Spalinowe ciężarówki zasilane wodorem mogą stać się rzeczywistością znacznie szybciej niż zapowiadają to wiodący producenci. W Belgii powstaje bowiem specjalny zakład, z którego już od marca będzie wyjeżdżało po 20 wodorowych Fordów F-Maxów miesięcznie.
Jak będzie to wyglądało w praktyce? Firma CMB.TECH sprowadzi do warsztatu fabrycznie nowe ciągniki z silnikami diesla, by dostosować ich jednostki do mieszania oleju napędowego z wodorem. Wodór będzie przy tym podawany specjalnie opracowanymi wtryskiwaczami, a zbiorniki tego paliwa znajdą się za kabiną, na pionowym stelażu. Co też ważne, wodór ma stanowić około 80 procent całej mieszanki, co w praktyce przełoży się na 80-procentowe ograniczenie emisji gazów cieplarnianych. Za to 20 procent oleju napędowego wystarczy, by zachować w silniku większość fabrycznych podzespołów i ogólnie niezmienioną charakterystykę. Niestety konieczne będzie też zachowanie pełnego osprzętu ekologicznego, włącznie z wtryskiem AdBlue, gdyż spalanie takiej mieszanki nadal wygeneruje substancje szkodliwe dla człowieka, określone w normie emisji spalin Euro 6.
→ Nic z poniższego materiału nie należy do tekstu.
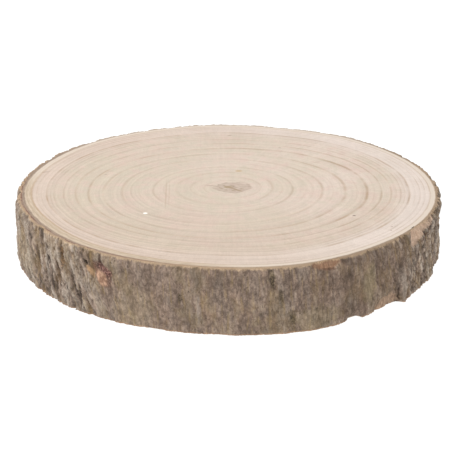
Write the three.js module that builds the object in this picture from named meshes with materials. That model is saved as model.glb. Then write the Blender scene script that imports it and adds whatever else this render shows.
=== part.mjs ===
// Wood slice: a thick round sawn straight across a young trunk, with its bark left on.
// Wood and bark grew as one piece, so the whole slice is one closed body.
// Millimetres, +Z up. It lies on its lower saw cut, centred on the origin; -Y is its front.
import * as THREE from "three";
import { mergeVertices } from "three/addons/utils/BufferGeometryUtils.js";

// Driving dimensions
const TRUNK_RADIUS = 149; // over the bark, before its lobes
const THICKNESS = 45; // between the two saw cuts
const TOP_BEVEL = { width: 1.4, drop: 1.6 }; // bark worn back at the upper rim
const BOTTOM_BEVEL = { width: 0.9, drop: 1.1 }; // bark worn back at the lower rim

// The trunk isn't quite round: lobes stand out from its circle, flats lie inside it.
// Azimuths are in degrees from the front (-Y), positive towards +X; spread is one sigma.
const LOBES = [
  { azimuth: 17, rise: 4.2, spread: 14 },
  { azimuth: -172, rise: 2.6, spread: 12 },
  { azimuth: -135, rise: 1.5, spread: 14 },
  { azimuth: 145, rise: 1.4, spread: 9 },
  { azimuth: 162, rise: -1.2, spread: 6 },
  { azimuth: -66, rise: -1, spread: 12 },
];

// Shallow bark ridges run up the trunk: so many round it, so high, leaning so many
// degrees of azimuth over the thickness.
const RIDGES = [
  { count: 23, height: 0.3, lean: 5 },
  { count: 37, height: 0.25, lean: -3 },
  { count: 58, height: 0.2, lean: 4 },
];

// Places where the bark is gone or stands out. z and half_height are along the wall.
const MARKS = [
  { name: "healed branch wound", azimuth: -33.5, half_width: 4.2, z: 31, half_height: 8, rise: -1.4 },
  { name: "chip under the rim", azimuth: 25, half_width: 3.6, z: 43, half_height: 4, rise: -1.3 },
  { name: "long chip at the rim", azimuth: 57, half_width: 5, z: 40, half_height: 7, rise: -1.5 },
  { name: "broken lower edge", azimuth: 32, half_width: 2.6, z: 0, half_height: 4.2, rise: -2.6 },
  { name: "bare lower edge", azimuth: 43, half_width: 6.5, z: 0, half_height: 7, rise: -2.2 },
  { name: "loose flake", azimuth: 51, half_width: 3, z: 4, half_height: 14, rise: 2.2 },
];

const COLUMNS = 240; // round the trunk
const BANDS = 8; // up the wall between the bevels

const cut_face_colour = 0xdccbbb;
const wood = new THREE.MeshStandardMaterial({
  name: "wood_and_bark",
  color: cut_face_colour,
  roughness: 0.85,
  metalness: 0,
});

// Shortest turn from one azimuth to another, in degrees.
function turnFrom(from, to) {
  return THREE.MathUtils.euclideanModulo(to - from + 180, 360) - 180;
}

function lobedRadius(azimuth) {
  return LOBES.reduce(
    (radius, lobe) =>
      radius + lobe.rise * Math.exp(-0.5 * (turnFrom(lobe.azimuth, azimuth) / lobe.spread) ** 2),
    TRUNK_RADIUS,
  );
}

function ridgeHeight(azimuth, z) {
  return RIDGES.reduce((height, ridge) => {
    const leaned = azimuth + ridge.lean * (z / THICKNESS);
    return height + ridge.height * Math.sin(ridge.count * THREE.MathUtils.degToRad(leaned));
  }, 0);
}

// A mark is full at its middle and fades to nothing at its half width and half height.
function markRise(azimuth, z) {
  return MARKS.reduce((rise, mark) => {
    const across = turnFrom(mark.azimuth, azimuth) / mark.half_width;
    const along = (z - mark.z) / mark.half_height;
    const inside = Math.max(0, 1 - across * across - along * along);
    return rise + mark.rise * Math.sqrt(inside);
  }, 0);
}

function barkRadius(azimuth, z) {
  return lobedRadius(azimuth) + ridgeHeight(azimuth, z) + markRise(azimuth, z);
}

// Heights of the rings of points, with how far each is worn back from the bark's surface.
function wallLevels() {
  const lowest = BOTTOM_BEVEL.drop;
  const highest = THICKNESS - TOP_BEVEL.drop;
  const levels = [{ z: 0, inset: BOTTOM_BEVEL.width }];
  for (let band = 0; band <= BANDS; band += 1) {
    levels.push({ z: THREE.MathUtils.lerp(lowest, highest, band / BANDS), inset: 0 });
  }
  levels.push({ z: THICKNESS, inset: TOP_BEVEL.width });
  return levels;
}

function wallPoint(azimuth, { z, inset }) {
  const radius = barkRadius(azimuth, z) - inset;
  const angle = THREE.MathUtils.degToRad(azimuth);
  return [radius * Math.sin(angle), -radius * Math.cos(angle), z];
}

function sliceGeometry() {
  const levels = wallLevels();
  const positions = [];
  const triangles = [];
  for (const level of levels) {
    for (let column = 0; column < COLUMNS; column += 1) {
      positions.push(...wallPoint((360 * column) / COLUMNS, level));
    }
  }
  const at = (level, column) => level * COLUMNS + (column % COLUMNS);
  for (let level = 0; level + 1 < levels.length; level += 1) {
    for (let column = 0; column < COLUMNS; column += 1) {
      const [a, b] = [at(level, column), at(level, column + 1)];
      const [c, d] = [at(level + 1, column + 1), at(level + 1, column)];
      triangles.push(a, b, c, a, c, d);
    }
  }
  // Each saw cut is a flat fan about the trunk's axis.
  const underside = positions.length / 3;
  const face = underside + 1;
  positions.push(0, 0, 0, 0, 0, THICKNESS);
  for (let column = 0; column < COLUMNS; column += 1) {
    triangles.push(underside, at(0, column + 1), at(0, column));
    triangles.push(face, at(levels.length - 1, column), at(levels.length - 1, column + 1));
  }
  const geometry = new THREE.BufferGeometry();
  geometry.setAttribute("position", new THREE.Float32BufferAttribute(positions, 3));
  geometry.setIndex(triangles);
  geometry.computeBoundingBox();
  const middle = geometry.boundingBox.getCenter(new THREE.Vector3());
  geometry.translate(-middle.x, -middle.y, 0);
  const solid = mergeVertices(geometry);
  solid.computeVertexNormals();
  return solid;
}

const slice = new THREE.Mesh(sliceGeometry(), wood);
slice.name = "wood_slice";

const group = new THREE.Group();
group.add(slice);

export default group;
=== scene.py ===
"""A thick slice sawn from a young trunk with its bark left on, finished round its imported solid."""
import math

import bpy
import numpy as np
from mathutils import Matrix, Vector
from mathutils.bvhtree import BVHTree


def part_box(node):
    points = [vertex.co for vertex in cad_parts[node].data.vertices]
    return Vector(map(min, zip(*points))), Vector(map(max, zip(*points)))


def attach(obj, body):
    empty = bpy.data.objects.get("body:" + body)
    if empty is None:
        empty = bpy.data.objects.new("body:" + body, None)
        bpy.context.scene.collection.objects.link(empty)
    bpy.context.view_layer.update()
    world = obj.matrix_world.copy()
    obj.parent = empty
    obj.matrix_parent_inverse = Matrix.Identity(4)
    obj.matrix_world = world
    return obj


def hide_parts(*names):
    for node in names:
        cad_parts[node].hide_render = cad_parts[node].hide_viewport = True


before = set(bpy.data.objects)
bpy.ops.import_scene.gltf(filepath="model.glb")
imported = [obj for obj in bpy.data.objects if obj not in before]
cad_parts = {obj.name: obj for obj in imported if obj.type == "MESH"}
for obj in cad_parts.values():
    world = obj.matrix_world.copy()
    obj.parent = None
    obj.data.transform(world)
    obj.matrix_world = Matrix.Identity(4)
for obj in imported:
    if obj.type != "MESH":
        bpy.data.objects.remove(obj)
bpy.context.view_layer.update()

# ---------------------------------------------------------------------------
# The blank. A bandsaw takes a round straight across the trunk, so both faces are flat and
# the wall between them is the trunk's own bark, as round as the tree grew. Its outline,
# lobes, chips and loose flake are read off the solid.
# ---------------------------------------------------------------------------
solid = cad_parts["wood_slice"]
low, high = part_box("wood_slice")

# Lengths are in millimetres, but the studio's are in metres. Azimuths are in degrees from
# the front (-Y), positive towards +X.
MM = 0.001
THICKNESS = (high.z - low.z) / MM
RADIUS = (high.x - low.x + high.y - low.y) / 4 / MM
BARK = 5.0  # thickness of the bark, to the cambium
ARC = math.radians(RADIUS)  # wall length of one degree

COLUMNS = 1200  # points round the wall
WALL_ROWS = 58
READ_COLUMNS = 480
READ_ROWS = 12
READ_TURNS = np.arange(READ_COLUMNS) * 360 / READ_COLUMNS
READ_HEIGHTS = np.linspace(1.5, THICKNESS - 2, READ_ROWS)  # clear of the worn rims
SMOOTHING = 2.2  # sigma along the wall, for the bark
CAMBIUM_SMOOTHING = 14  # and for the wood under it
EDGE = 0.3  # height and width of the small bevel at both rims

inside = BVHTree.FromPolygons(
    [v.co for v in solid.data.vertices], [p.vertices[:] for p in solid.data.polygons]
)


def outward(azimuth):
    angle = math.radians(azimuth)
    return Vector((math.sin(angle), -math.cos(angle), 0))


def smoothed(radii, sigma):
    """These radii, one for each read column, evened out along the wall."""
    waves = np.fft.rfftfreq(READ_COLUMNS, ARC * 360 / READ_COLUMNS)
    kept = np.exp(-2 * (math.pi * sigma * waves) ** 2)
    return np.fft.irfft(np.fft.rfft(radii) * kept, READ_COLUMNS)


def read_radii(height):
    """The solid's radius at this height, every read column."""
    middle = Vector((0, 0, height * MM))
    return np.array([inside.ray_cast(middle, outward(a))[3] / MM for a in READ_TURNS])


read = np.array([smoothed(read_radii(h), SMOOTHING) for h in READ_HEIGHTS])
cambium_radii = smoothed(read.mean(axis=0), CAMBIUM_SMOOTHING)


def wall_radius(azimuths, height):
    """The radius over the bark at these azimuths and this height."""
    place = np.interp(height, READ_HEIGHTS, np.arange(READ_ROWS))
    below = int(min(place, READ_ROWS - 2))
    row = read[below] + (read[below + 1] - read[below]) * (place - below)
    return np.interp(azimuths, READ_TURNS, row, period=360)


# Each row is a ring of points: its height, how far it lies in from the bark's outside,
# and how many columns it has. A face thins out from its rim to the pith.
FACE_INSETS = (
    (COLUMNS, (EDGE, 0.9, 1.6, 2.3, 3.1, 4.0, 5.0)),
    (COLUMNS // 2, (6.2, 8.0, 10.5, 13.5)),
    (COLUMNS // 4, (17, 21, 26, 31, 37)),
    (COLUMNS // 8, (44, 52, 61, 71, 82)),
    (COLUMNS // 16, (94, 106, 118, 128, 137, 144)),
)
face_rows = [(inset, columns) for columns, insets in FACE_INSETS for inset in insets]
rows = [(0.0, inset, columns) for inset, columns in reversed(face_rows)]
rows += [(z, 0.0, COLUMNS) for z in np.linspace(EDGE, THICKNESS - EDGE, WALL_ROWS)]
rows += [(THICKNESS, inset, columns) for inset, columns in face_rows]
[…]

By ograniczyć koszty całego procesu, a także przyspieszyć dostawy do klientów, CMB.TECH postanowiło przebudowywać tylko jeden model, w jednej konfiguracji. Wybór padł przy tym na ciągnik siodłowy Ford F-Max, wyposażony w 12,7-litrowy silnik o mocy 500 KM, a także dalekobieżną kabinę sypialną. W czasie pracy w trybie ekologicznym, a więc z udziałem wodoru, pojazd ten przejedzie do 500 kilometrów na jednym tankowaniu. Jeśli natomiast zajdzie taka potrzeba, pojazd nadal będzie mógł poruszać się na samym oleju napędowym, wydłużając wówczas zasięg do 3000 kilometrów. Mówiąc więc krótko, mamy tutaj połączenie ekologii z praktycznością, a do tego mają też dochodzić znacznie niższe koszty zakupu niż w przypadku klasycznej ciężarówki elektryczno-wodorowej.
W chwili obecnej CMB.TECH ma dysponować już dziesięcioma zleceniami na takie pojazdy. Główne zainteresowanie wykazują przy tym firmy jeżdżące z krótszymi naczepami, jak silosy, kontenery, czy cysterny. W tym przypadku zbiorniki wodoru umieszczone za kabiną nie doprowadzą bowiem do przekroczenia dopuszczalnej długości zestawu. Przykładem mogą być zresztą dwa pierwsze, testowe egzemplarze, które CMB.TECH przekazało użytkownikom w październiku ubiegłego roku oraz w lutym roku bieżącego. Pierwszy z tych pojazdów podpiął miejską naczepę chłodniczą, pracując w marketowej dystrybucji, natomiast drugi zaczął przewozić kontenery-cysterny do portu w Antwerpii.